[PROVIDED MATERIAL]
━━━━━━━━━━

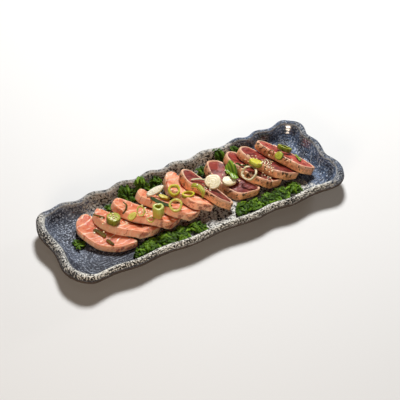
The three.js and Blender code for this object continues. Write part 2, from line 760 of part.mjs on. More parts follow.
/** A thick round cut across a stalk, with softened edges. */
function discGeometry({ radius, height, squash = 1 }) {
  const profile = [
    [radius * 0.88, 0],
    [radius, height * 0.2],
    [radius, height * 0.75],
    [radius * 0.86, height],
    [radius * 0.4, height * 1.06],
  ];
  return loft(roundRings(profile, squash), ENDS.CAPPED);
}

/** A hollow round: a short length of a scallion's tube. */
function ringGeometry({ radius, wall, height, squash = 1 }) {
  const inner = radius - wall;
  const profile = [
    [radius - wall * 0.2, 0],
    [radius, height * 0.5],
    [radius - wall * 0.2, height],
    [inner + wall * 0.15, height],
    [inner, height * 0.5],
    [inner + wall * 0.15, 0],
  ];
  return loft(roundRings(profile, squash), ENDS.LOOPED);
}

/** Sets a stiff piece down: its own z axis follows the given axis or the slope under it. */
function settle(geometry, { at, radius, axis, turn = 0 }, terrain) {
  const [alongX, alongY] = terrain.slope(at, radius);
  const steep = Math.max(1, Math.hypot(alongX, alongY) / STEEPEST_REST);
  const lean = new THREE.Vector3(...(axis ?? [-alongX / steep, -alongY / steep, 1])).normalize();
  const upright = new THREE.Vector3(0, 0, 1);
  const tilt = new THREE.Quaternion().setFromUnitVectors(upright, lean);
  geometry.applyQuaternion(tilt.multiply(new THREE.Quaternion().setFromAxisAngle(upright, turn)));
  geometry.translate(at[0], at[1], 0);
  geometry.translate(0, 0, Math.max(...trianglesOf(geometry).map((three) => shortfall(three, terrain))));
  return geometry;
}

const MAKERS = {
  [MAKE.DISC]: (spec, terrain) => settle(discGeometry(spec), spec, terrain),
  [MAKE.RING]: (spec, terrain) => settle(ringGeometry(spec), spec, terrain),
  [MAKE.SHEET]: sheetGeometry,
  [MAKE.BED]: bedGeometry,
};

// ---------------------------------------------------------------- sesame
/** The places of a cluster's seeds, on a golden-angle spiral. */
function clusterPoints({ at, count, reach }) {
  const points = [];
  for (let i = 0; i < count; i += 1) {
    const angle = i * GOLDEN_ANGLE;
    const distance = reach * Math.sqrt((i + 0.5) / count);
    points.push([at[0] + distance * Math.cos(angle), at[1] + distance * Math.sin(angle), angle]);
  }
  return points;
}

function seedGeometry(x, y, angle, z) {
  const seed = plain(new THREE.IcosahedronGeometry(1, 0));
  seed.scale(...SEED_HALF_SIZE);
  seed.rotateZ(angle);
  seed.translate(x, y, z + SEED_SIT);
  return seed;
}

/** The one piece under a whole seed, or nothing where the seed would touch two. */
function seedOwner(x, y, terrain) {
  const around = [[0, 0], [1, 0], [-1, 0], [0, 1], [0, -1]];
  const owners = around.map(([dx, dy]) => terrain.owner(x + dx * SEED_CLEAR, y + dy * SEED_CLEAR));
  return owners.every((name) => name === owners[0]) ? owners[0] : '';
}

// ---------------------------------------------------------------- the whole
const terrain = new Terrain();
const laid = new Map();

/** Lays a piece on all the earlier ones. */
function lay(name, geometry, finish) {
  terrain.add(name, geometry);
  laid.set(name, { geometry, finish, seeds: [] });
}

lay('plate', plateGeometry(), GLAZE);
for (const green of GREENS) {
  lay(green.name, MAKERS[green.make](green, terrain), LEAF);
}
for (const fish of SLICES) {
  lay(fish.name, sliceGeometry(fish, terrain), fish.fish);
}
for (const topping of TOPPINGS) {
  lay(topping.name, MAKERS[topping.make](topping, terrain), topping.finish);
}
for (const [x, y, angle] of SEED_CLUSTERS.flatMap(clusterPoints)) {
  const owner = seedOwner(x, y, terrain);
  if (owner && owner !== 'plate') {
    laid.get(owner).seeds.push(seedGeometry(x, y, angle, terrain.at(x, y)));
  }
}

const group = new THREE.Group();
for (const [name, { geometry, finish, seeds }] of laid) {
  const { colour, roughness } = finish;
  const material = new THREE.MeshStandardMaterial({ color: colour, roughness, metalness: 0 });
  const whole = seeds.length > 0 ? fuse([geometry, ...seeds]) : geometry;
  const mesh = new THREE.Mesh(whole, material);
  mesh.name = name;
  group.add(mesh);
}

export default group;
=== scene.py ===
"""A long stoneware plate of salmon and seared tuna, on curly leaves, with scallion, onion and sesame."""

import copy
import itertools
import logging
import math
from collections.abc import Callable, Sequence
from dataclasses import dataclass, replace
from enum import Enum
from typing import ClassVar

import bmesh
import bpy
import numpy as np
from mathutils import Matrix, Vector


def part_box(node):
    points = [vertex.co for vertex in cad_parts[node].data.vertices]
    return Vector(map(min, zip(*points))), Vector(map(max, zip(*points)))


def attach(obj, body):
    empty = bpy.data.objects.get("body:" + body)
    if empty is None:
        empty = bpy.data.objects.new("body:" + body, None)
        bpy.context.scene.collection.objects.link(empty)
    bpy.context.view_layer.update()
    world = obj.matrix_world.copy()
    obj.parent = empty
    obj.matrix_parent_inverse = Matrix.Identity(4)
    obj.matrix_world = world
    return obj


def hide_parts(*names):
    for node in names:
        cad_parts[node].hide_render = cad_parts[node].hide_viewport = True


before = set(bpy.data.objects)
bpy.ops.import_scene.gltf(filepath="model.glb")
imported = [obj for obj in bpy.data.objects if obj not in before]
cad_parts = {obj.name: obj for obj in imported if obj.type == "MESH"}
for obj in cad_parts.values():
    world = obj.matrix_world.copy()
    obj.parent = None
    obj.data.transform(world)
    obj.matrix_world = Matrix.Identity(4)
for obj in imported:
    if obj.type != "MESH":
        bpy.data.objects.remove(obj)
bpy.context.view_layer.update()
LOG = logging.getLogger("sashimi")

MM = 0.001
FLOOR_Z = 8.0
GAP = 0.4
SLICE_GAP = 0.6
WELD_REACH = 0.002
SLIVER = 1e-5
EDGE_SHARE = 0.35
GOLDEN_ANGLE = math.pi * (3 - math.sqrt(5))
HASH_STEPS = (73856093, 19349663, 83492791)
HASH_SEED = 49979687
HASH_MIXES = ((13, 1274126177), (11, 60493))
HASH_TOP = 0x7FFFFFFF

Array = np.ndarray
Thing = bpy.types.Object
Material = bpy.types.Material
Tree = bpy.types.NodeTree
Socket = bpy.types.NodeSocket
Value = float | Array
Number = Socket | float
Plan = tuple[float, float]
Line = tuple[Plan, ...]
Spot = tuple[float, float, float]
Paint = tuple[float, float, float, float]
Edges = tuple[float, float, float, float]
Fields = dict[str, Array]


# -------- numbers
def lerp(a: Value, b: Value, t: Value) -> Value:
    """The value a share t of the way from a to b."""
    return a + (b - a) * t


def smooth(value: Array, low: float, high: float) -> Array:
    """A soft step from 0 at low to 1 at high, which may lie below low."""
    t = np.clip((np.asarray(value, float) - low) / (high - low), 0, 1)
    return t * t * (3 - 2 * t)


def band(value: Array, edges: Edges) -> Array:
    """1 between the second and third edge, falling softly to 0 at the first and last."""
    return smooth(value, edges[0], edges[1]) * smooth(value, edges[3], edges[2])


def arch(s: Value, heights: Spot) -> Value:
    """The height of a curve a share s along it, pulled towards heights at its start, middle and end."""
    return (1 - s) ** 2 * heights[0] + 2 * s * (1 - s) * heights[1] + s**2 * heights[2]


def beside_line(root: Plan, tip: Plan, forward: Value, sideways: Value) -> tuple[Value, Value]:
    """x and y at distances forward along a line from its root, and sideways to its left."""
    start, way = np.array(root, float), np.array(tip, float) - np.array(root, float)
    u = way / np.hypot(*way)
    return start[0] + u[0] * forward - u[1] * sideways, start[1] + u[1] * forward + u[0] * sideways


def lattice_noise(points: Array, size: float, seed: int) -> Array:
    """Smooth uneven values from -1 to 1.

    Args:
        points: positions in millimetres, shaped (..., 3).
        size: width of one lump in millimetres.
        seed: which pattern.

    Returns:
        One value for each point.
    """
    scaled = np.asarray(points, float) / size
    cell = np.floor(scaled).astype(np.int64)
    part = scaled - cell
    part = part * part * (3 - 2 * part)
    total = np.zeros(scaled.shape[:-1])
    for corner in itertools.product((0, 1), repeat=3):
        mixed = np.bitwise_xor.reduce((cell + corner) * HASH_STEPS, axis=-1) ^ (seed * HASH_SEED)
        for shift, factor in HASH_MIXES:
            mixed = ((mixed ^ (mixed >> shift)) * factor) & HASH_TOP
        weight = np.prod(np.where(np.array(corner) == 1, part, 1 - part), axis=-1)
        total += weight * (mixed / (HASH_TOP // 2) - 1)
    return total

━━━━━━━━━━

Take the listing above and repeat exactly the lines from the one containing "const group = new THREE.Group();" through the one containing "before = set(bpy.data.objects)", both included.

const group = new THREE.Group();
for (const [name, { geometry, finish, seeds }] of laid) {
  const { colour, roughness } = finish;
  const material = new THREE.MeshStandardMaterial({ color: colour, roughness, metalness: 0 });
  const whole = seeds.length > 0 ? fuse([geometry, ...seeds]) : geometry;
  const mesh = new THREE.Mesh(whole, material);
  mesh.name = name;
  group.add(mesh);
}

export default group;
=== scene.py ===
"""A long stoneware plate of salmon and seared tuna, on curly leaves, with scallion, onion and sesame."""

import copy
import itertools
import logging
import math
from collections.abc import Callable, Sequence
from dataclasses import dataclass, replace
from enum import Enum
from typing import ClassVar

import bmesh
import bpy
import numpy as np
from mathutils import Matrix, Vector


def part_box(node):
    points = [vertex.co for vertex in cad_parts[node].data.vertices]
    return Vector(map(min, zip(*points))), Vector(map(max, zip(*points)))


def attach(obj, body):
    empty = bpy.data.objects.get("body:" + body)
    if empty is None:
        empty = bpy.data.objects.new("body:" + body, None)
        bpy.context.scene.collection.objects.link(empty)
    bpy.context.view_layer.update()
    world = obj.matrix_world.copy()
    obj.parent = empty
    obj.matrix_parent_inverse = Matrix.Identity(4)
    obj.matrix_world = world
    return obj


def hide_parts(*names):
    for node in names:
        cad_parts[node].hide_render = cad_parts[node].hide_viewport = True


before = set(bpy.data.objects)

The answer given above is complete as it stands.